- Supplied data
- - - - - - -
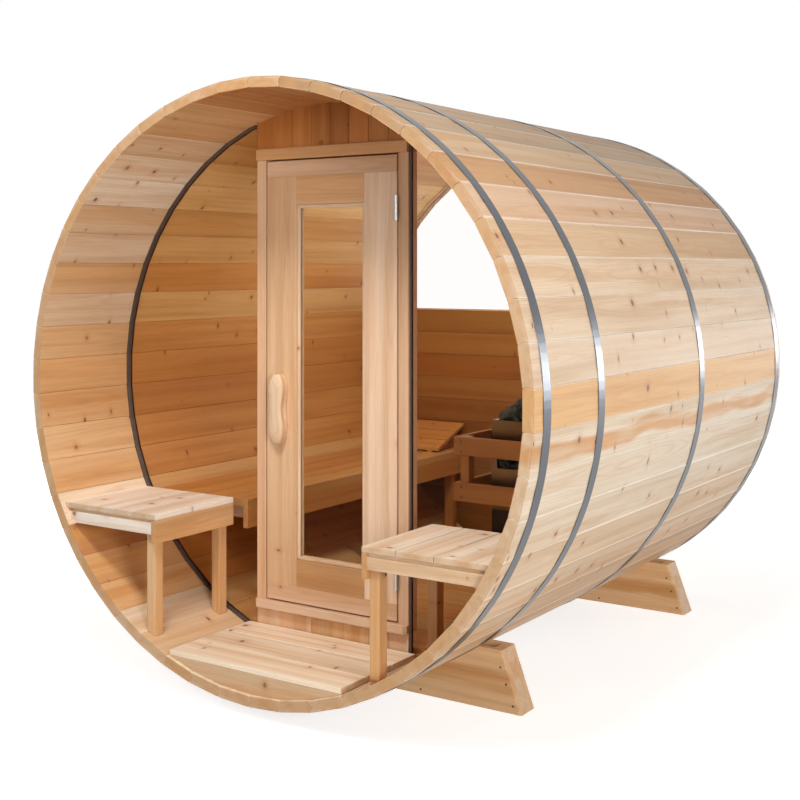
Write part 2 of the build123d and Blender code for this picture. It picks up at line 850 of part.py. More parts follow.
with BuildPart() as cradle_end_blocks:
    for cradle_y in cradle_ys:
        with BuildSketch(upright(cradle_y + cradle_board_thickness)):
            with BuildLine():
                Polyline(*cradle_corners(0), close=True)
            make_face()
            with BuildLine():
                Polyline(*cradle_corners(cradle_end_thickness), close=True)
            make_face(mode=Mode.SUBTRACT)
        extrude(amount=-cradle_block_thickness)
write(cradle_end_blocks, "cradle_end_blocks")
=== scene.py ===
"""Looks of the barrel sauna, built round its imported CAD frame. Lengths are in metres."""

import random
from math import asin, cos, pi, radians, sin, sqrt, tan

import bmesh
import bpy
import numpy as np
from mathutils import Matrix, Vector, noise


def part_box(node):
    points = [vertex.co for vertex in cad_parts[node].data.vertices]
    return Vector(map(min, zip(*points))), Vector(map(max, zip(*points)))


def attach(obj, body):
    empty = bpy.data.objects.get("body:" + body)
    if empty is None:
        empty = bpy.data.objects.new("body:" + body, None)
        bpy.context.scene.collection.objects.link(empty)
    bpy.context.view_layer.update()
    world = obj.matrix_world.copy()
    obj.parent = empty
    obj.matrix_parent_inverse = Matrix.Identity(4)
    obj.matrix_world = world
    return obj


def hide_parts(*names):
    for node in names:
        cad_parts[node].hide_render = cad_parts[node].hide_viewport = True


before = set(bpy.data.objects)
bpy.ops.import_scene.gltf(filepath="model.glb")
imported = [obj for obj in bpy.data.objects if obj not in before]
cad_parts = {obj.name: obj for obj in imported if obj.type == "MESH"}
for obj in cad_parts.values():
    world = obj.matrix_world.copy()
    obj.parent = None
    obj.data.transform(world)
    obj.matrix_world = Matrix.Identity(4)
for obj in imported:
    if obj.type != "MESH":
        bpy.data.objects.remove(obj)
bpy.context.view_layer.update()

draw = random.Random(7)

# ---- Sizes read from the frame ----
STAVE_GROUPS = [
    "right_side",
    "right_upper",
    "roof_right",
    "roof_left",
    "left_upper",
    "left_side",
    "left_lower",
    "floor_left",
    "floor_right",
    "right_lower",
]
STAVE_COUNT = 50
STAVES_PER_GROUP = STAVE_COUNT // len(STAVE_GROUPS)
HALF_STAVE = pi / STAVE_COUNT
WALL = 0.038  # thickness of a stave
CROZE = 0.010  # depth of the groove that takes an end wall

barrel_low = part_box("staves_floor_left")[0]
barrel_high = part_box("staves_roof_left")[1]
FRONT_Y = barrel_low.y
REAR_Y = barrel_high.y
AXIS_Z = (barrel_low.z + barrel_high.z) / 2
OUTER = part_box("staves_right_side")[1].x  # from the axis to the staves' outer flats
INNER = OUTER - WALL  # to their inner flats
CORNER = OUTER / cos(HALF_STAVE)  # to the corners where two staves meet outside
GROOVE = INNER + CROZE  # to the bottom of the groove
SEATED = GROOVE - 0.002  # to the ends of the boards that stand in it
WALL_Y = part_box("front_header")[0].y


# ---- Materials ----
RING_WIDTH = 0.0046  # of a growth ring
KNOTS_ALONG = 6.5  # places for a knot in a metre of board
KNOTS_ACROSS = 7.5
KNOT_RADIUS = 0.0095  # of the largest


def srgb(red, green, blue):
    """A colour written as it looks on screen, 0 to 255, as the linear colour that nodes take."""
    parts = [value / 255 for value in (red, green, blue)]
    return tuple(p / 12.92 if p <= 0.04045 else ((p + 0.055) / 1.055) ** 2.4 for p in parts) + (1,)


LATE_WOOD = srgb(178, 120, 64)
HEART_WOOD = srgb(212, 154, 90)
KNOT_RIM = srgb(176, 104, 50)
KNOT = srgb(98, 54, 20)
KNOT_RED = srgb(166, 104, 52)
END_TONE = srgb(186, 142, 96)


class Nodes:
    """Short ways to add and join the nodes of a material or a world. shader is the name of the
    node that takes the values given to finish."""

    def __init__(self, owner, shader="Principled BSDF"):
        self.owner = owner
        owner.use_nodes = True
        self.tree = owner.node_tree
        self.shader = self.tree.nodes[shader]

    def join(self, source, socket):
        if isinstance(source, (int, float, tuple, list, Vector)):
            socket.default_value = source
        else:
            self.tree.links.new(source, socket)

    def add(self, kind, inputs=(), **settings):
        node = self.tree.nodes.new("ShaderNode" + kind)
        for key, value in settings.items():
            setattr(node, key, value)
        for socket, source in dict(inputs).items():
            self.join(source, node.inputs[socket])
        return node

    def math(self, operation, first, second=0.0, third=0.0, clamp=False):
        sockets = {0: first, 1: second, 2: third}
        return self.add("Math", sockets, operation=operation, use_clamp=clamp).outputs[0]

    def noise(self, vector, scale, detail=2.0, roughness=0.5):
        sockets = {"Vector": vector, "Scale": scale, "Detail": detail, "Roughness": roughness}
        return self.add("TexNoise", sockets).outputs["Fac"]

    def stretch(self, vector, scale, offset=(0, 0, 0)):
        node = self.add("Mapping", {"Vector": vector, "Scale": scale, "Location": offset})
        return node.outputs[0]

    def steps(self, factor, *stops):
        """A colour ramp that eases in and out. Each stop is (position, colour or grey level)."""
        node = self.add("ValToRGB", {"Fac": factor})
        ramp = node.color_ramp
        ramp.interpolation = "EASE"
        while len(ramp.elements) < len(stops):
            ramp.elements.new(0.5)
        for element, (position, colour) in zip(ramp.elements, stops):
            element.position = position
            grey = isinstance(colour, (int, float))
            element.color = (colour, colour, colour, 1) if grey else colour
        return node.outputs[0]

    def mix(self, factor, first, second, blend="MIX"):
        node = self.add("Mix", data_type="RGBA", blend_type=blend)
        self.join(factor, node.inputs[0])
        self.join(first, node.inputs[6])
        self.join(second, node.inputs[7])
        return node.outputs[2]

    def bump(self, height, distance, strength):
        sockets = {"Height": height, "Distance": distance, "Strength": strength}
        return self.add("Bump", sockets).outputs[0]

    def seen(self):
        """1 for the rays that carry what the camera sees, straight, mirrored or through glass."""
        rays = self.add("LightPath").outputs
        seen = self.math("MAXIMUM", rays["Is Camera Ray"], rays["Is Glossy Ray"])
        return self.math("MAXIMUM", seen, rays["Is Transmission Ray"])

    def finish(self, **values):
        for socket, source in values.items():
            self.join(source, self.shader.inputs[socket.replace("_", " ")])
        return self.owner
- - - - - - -
Set down exactly the lines from the line that contains "make_face(mode=Mode.SUBTRACT)" to the line that contains "obj.parent = None", both lines included, and nothing more.

            make_face(mode=Mode.SUBTRACT)
        extrude(amount=-cradle_block_thickness)
write(cradle_end_blocks, "cradle_end_blocks")
=== scene.py ===
"""Looks of the barrel sauna, built round its imported CAD frame. Lengths are in metres."""

import random
from math import asin, cos, pi, radians, sin, sqrt, tan

import bmesh
import bpy
import numpy as np
from mathutils import Matrix, Vector, noise


def part_box(node):
    points = [vertex.co for vertex in cad_parts[node].data.vertices]
    return Vector(map(min, zip(*points))), Vector(map(max, zip(*points)))


def attach(obj, body):
    empty = bpy.data.objects.get("body:" + body)
    if empty is None:
        empty = bpy.data.objects.new("body:" + body, None)
        bpy.context.scene.collection.objects.link(empty)
    bpy.context.view_layer.update()
    world = obj.matrix_world.copy()
    obj.parent = empty
    obj.matrix_parent_inverse = Matrix.Identity(4)
    obj.matrix_world = world
    return obj


def hide_parts(*names):
    for node in names:
        cad_parts[node].hide_render = cad_parts[node].hide_viewport = True


before = set(bpy.data.objects)
bpy.ops.import_scene.gltf(filepath="model.glb")
imported = [obj for obj in bpy.data.objects if obj not in before]
cad_parts = {obj.name: obj for obj in imported if obj.type == "MESH"}
for obj in cad_parts.values():
    world = obj.matrix_world.copy()
    obj.parent = None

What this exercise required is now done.